**Task prompt**
Write the material out again exactly.

**Records that describe objects**
>>
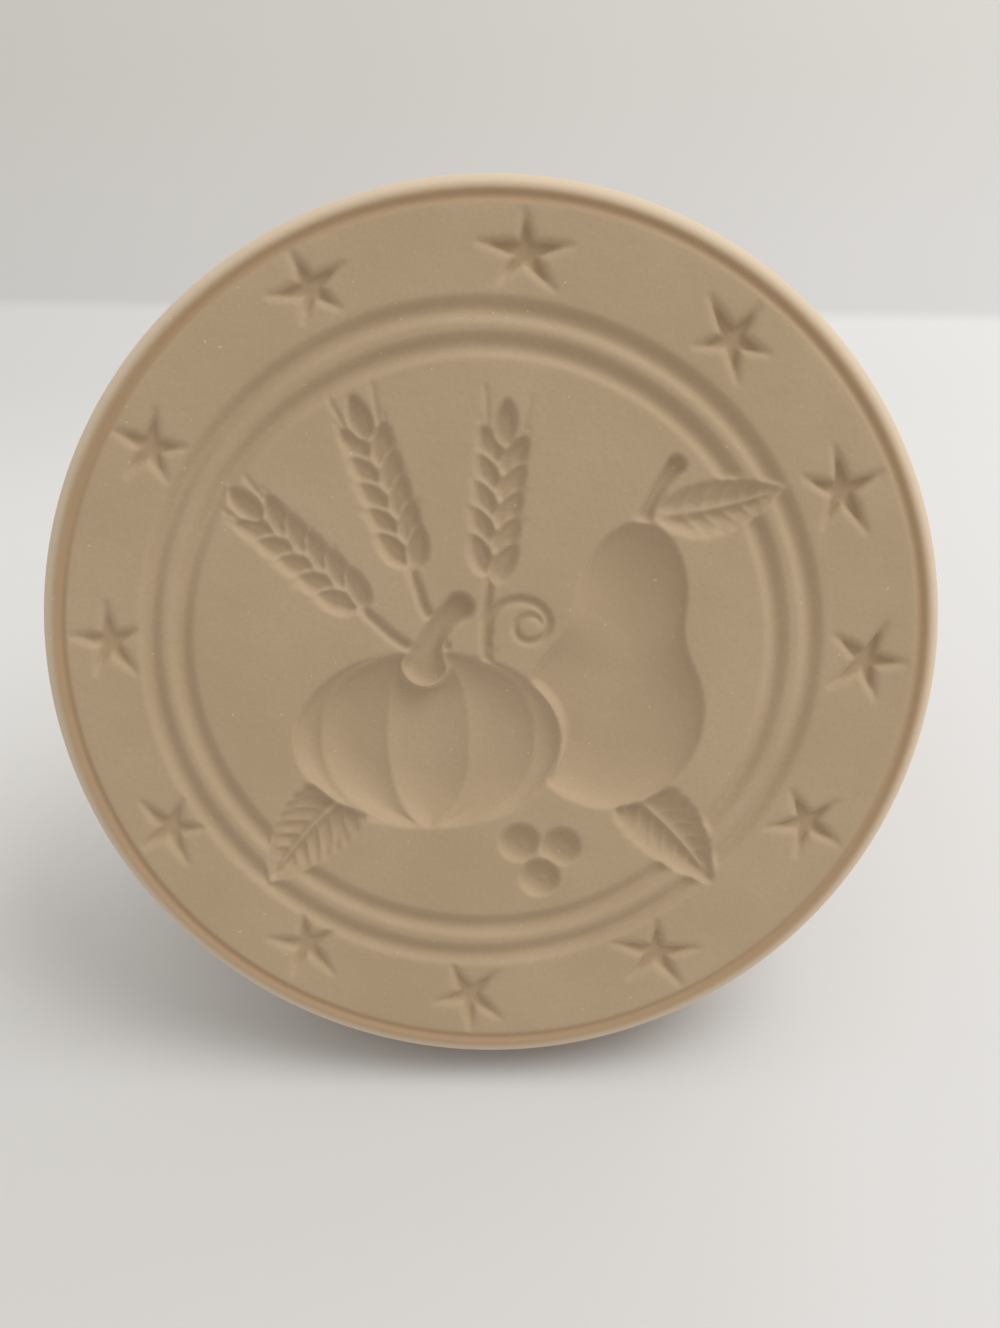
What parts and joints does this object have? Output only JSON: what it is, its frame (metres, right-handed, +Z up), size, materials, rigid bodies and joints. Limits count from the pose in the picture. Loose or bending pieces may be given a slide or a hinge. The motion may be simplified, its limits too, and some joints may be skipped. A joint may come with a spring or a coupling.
{
  "type": "cookie stamp",
  "caption": "Round stamp of unglazed fired clay with a star band, ring grooves and a sunk fruit picture, glued to a turned wooden knob; it leans back at rest.",
  "frame": {"origin": "middle of the bottom of the bounding box, on the level surface that the rim and the knob rest on", "axes": "+Z up; +X to the right across the disc, as seen from its stamping face; -Y towards whoever looks at the stamping face, which leans back"},
  "size_m": [0.0726, 0.0702, 0.0673],
  "materials": {
    "fired_clay": "unglazed, matt, fine grain",
    "beech": "turned, oiled, satin",
    "dowel_wood": "bare, fluted",
    "epoxy": "cured, clear amber"
  },
  "bodies": {
    "root": {"stamp_head": "fired_clay", "handle_knob": "beech", "dowel_pin": "dowel_wood", "epoxy_bond": "epoxy"}
  },
  "joints": []
}
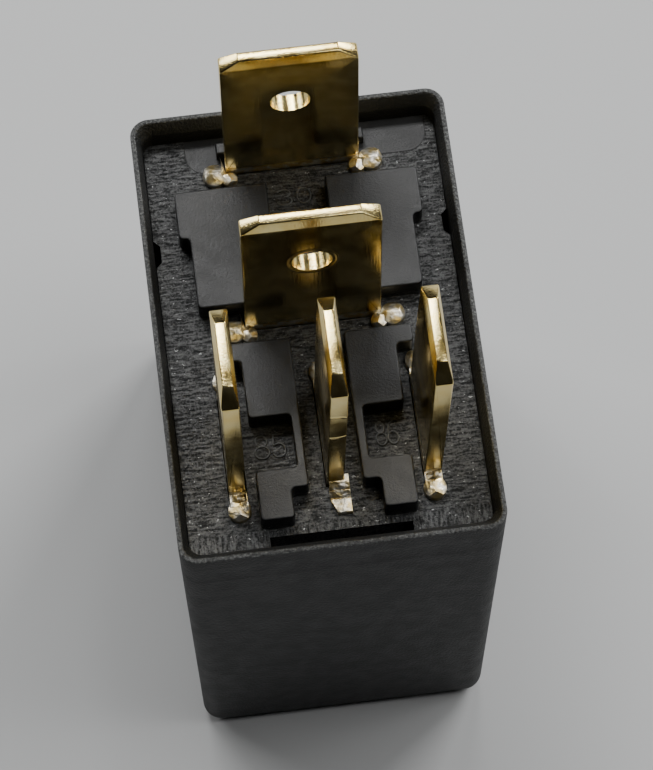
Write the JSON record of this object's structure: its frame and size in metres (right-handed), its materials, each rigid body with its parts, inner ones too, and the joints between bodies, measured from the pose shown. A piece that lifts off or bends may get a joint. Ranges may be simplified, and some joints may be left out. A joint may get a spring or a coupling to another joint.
{
  "type": "automotive relay",
  "caption": "Plug-in changeover relay in a black rectangular cover, with flat blade terminals standing from its base plate and a coil, armature and contacts inside.",
  "frame": {"origin": "centre of the cover's closed end, on the surface that it stands on", "axes": "+Z towards the blade tips, +Y towards terminal 30, +X across the relay, so that terminal 86 is at +X"},
  "size_m": [0.0148, 0.0226, 0.0334],
  "materials": {
    "cover_plastic": "fine matt mould texture, dark grey-black",
    "base_plastic": "spark-eroded face with smoother pads",
    "terminal_brass": "bright rolled faces, stamped edges",
    "magnet_steel": "zinc plated",
    "bobbin_plastic": "natural glass-filled plastic",
    "copper_wire": "enamelled copper wire",
    "spring_bronze": "cold rolled copper alloy",
    "contact_silver": "silver alloy contact rivets",
    "rivet_steel": "zinc plated"
  },
  "bodies": {
    "relay": {"cover": "cover_plastic", "base_plate": "base_plastic", "terminal_30": "terminal_brass", "terminal_87": "terminal_brass", "terminal_87a": "terminal_brass", "terminal_85": "terminal_brass", "terminal_86": "terminal_brass", "yoke": "magnet_steel", "core": "magnet_steel", "bobbin": "bobbin_plastic", "coil_winding": "copper_wire", "coil_lead_85": "copper_wire", "coil_lead_86": "copper_wire", "fixed_contact_no": "contact_silver", "fixed_contact_nc": "contact_silver", "spring_rivets": "rivet_steel", "terminal_rivets": "rivet_steel"},
    "armature": {"armature": "magnet_steel", "contact_spring": "spring_bronze", "moving_contact": "contact_silver"}
  },
  "joints": [
    {"name": "armature_hinge", "type": "hinge", "parent": "relay", "child": "armature", "pos_m": [0, 0.0086, 0.00544], "axis": [-1, 0, 0], "range_deg": [0, 2.6], "stiffness_Nm_per_rad": 0.01, "springref_deg": -17.19, "deforming": ["contact_spring"]}
  ]
}
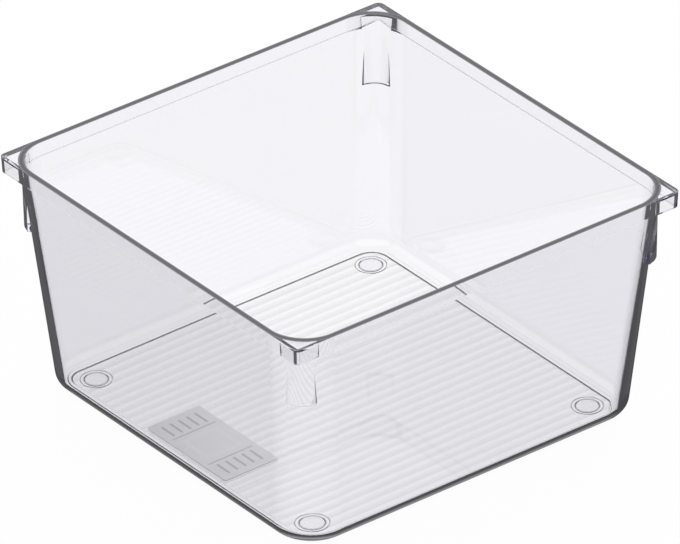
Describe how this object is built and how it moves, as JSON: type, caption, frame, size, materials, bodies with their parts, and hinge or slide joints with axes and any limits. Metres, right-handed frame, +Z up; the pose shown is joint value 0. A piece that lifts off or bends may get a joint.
<<
**The answer**
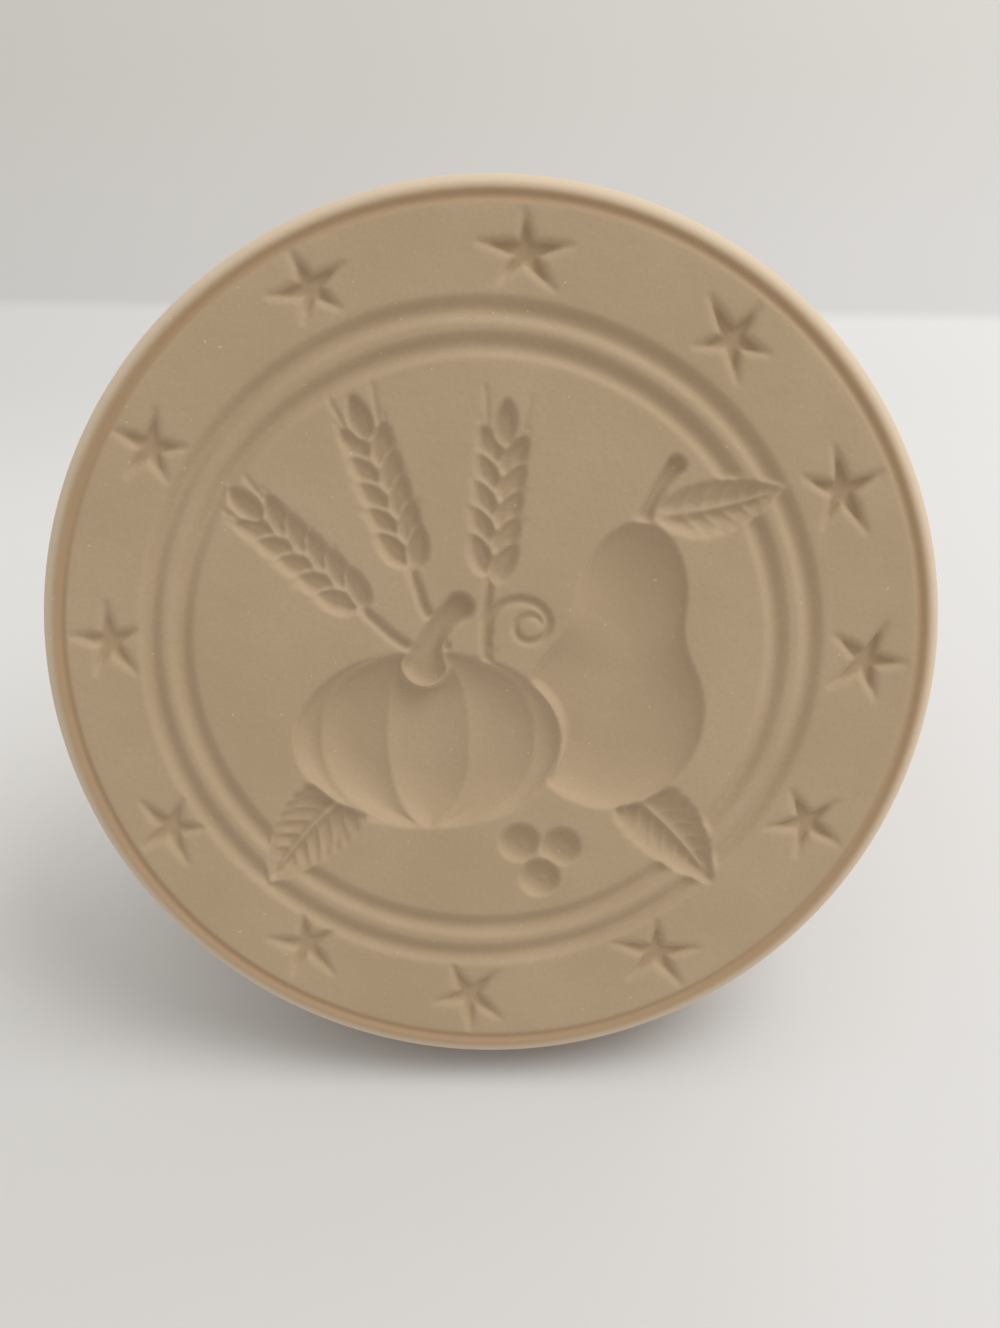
What parts and joints does this object have? Output only JSON: what it is, its frame (metres, right-handed, +Z up), size, materials, rigid bodies and joints. Limits count from the pose in the picture. Loose or bending pieces may be given a slide or a hinge. The motion may be simplified, its limits too, and some joints may be skipped. A joint may come with a spring or a coupling.
{
  "type": "cookie stamp",
  "caption": "Round stamp of unglazed fired clay with a star band, ring grooves and a sunk fruit picture, glued to a turned wooden knob; it leans back at rest.",
  "frame": {"origin": "middle of the bottom of the bounding box, on the level surface that the rim and the knob rest on", "axes": "+Z up; +X to the right across the disc, as seen from its stamping face; -Y towards whoever looks at the stamping face, which leans back"},
  "size_m": [0.0726, 0.0702, 0.0673],
  "materials": {
    "fired_clay": "unglazed, matt, fine grain",
    "beech": "turned, oiled, satin",
    "dowel_wood": "bare, fluted",
    "epoxy": "cured, clear amber"
  },
  "bodies": {
    "root": {"stamp_head": "fired_clay", "handle_knob": "beech", "dowel_pin": "dowel_wood", "epoxy_bond": "epoxy"}
  },
  "joints": []
}
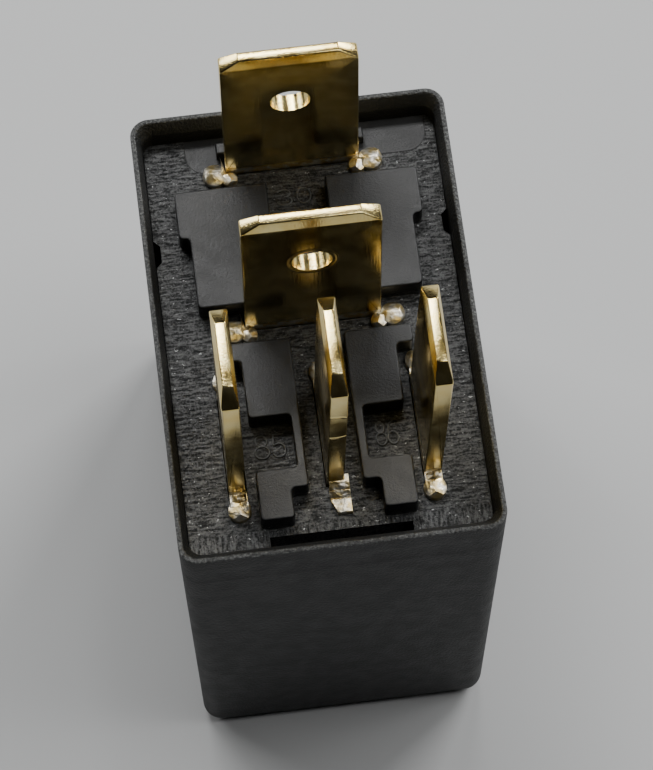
Write the JSON record of this object's structure: its frame and size in metres (right-handed), its materials, each rigid body with its parts, inner ones too, and the joints between bodies, measured from the pose shown. A piece that lifts off or bends may get a joint. Ranges may be simplified, and some joints may be left out. A joint may get a spring or a coupling to another joint.
{
  "type": "automotive relay",
  "caption": "Plug-in changeover relay in a black rectangular cover, with flat blade terminals standing from its base plate and a coil, armature and contacts inside.",
  "frame": {"origin": "centre of the cover's closed end, on the surface that it stands on", "axes": "+Z towards the blade tips, +Y towards terminal 30, +X across the relay, so that terminal 86 is at +X"},
  "size_m": [0.0148, 0.0226, 0.0334],
  "materials": {
    "cover_plastic": "fine matt mould texture, dark grey-black",
    "base_plastic": "spark-eroded face with smoother pads",
    "terminal_brass": "bright rolled faces, stamped edges",
    "magnet_steel": "zinc plated",
    "bobbin_plastic": "natural glass-filled plastic",
    "copper_wire": "enamelled copper wire",
    "spring_bronze": "cold rolled copper alloy",
    "contact_silver": "silver alloy contact rivets",
    "rivet_steel": "zinc plated"
  },
  "bodies": {
    "relay": {"cover": "cover_plastic", "base_plate": "base_plastic", "terminal_30": "terminal_brass", "terminal_87": "terminal_brass", "terminal_87a": "terminal_brass", "terminal_85": "terminal_brass", "terminal_86": "terminal_brass", "yoke": "magnet_steel", "core": "magnet_steel", "bobbin": "bobbin_plastic", "coil_winding": "copper_wire", "coil_lead_85": "copper_wire", "coil_lead_86": "copper_wire", "fixed_contact_no": "contact_silver", "fixed_contact_nc": "contact_silver", "spring_rivets": "rivet_steel", "terminal_rivets": "rivet_steel"},
    "armature": {"armature": "magnet_steel", "contact_spring": "spring_bronze", "moving_contact": "contact_silver"}
  },
  "joints": [
    {"name": "armature_hinge", "type": "hinge", "parent": "relay", "child": "armature", "pos_m": [0, 0.0086, 0.00544], "axis": [-1, 0, 0], "range_deg": [0, 2.6], "stiffness_Nm_per_rad": 0.01, "springref_deg": -17.19, "deforming": ["contact_spring"]}
  ]
}
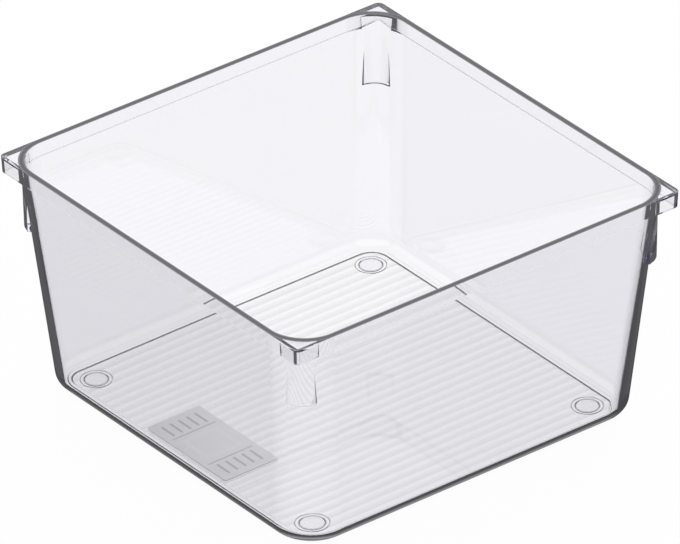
Describe how this object is built and how it moves, as JSON: type, caption, frame, size, materials, bodies with their parts, and hinge or slide joints with axes and any limits. Metres, right-handed frame, +Z up; the pose shown is joint value 0. A piece that lifts off or bends may get a joint.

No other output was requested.